Der ESN plant auch sehr viele Städtetrips, z.Bsp. nach St. Petersburg, Lappland oder Stockholm. Diese sollte man sich auf keinen Fall entgehen lassen. Ich bin sehr oft auf eigene Faust nach Stockholm gefahren, was von Turku aus mit der Fähre wunderbar klappt. Finnland ist ein großartiges Land zum Reisen, es gibt tolle Städte zu sehen und eine faszinierend schöne Landschaft. Man kann sich auch überall kleine Hütten mieten, mit mehreren Leuten zusammen ein großartiger Spaß. Das Zugreisen in Finnland ist auch recht erschwinglich, Sonderangebote für Studenten gibt es viele.

Linnanmaa im Dezember
Linnanmaa im Dezember
Foto: Corinna Höhl

Fazit

Linnanmaa im Dezember

Mein Auslandssemester in Finnland war eine großartige Erfahrung, die ich nicht mehr missen möchte. Ich habe viele tolle Leute kennen gelernt, eine andere Kultur und konnte trotz der guten Organisation seitens der Uni mein eigenes Organisationstalent ausbauen und an Offenheit und Eigenständigkeit gewinnen.

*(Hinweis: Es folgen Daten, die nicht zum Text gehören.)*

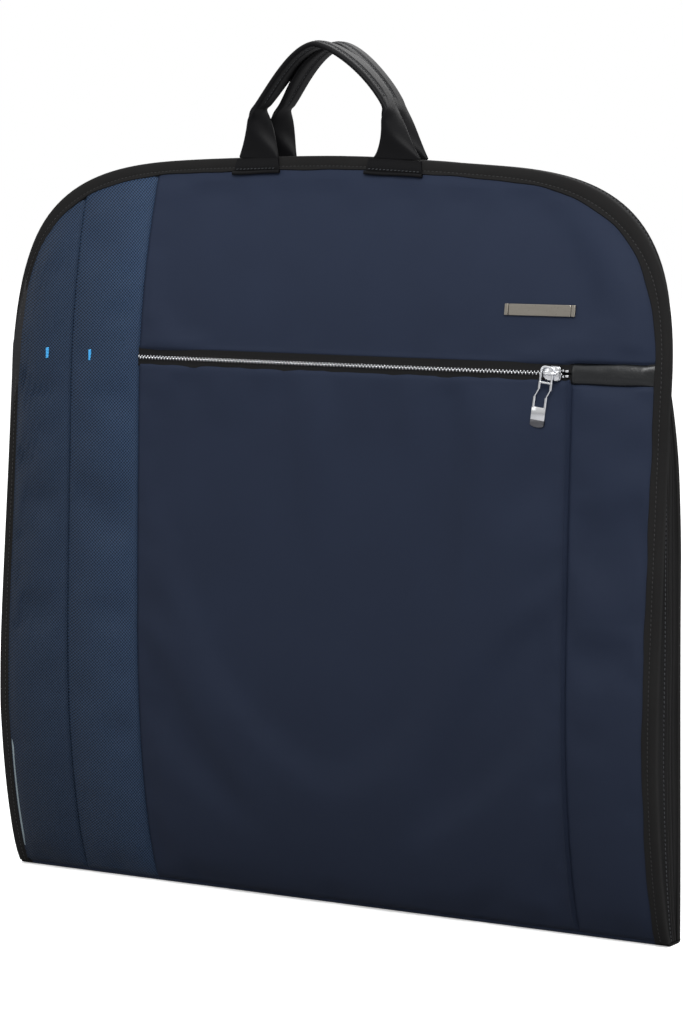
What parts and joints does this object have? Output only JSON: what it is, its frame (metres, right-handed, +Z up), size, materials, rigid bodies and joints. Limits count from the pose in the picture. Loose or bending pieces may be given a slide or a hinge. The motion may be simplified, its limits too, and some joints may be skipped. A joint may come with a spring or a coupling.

Die Finnen sind eine recht harte Nuss zum Knacken, aber man sollte auch nicht mit der Erwartung nach Finnland gehen, mit vielen Finnen tiefe Freundschaften zu knüpfen.

Viele fürchten sich vor der Dunkelheit, ich kann nur sagen, es war großartig! Eine einzigartige Erfahrung, magisch und faszinierend. Sicherlich wird es im Dezember vllt. nur noch max. 3 Stunden hell, aber es hat was sehr magisches. Und da von Anfang November an durchgehend Schnee liegt, wirkt alles doch wieder ein bisschen heller. Die Saunen an allen Ecken erleichtern die Dunkelheit abermals.
Ich kann auch nur noch sagen, reist so viel wie möglich! Nehmt so viel von Skandinavien mit wie ihr nur könnt. Es ist traumhaft dort:)!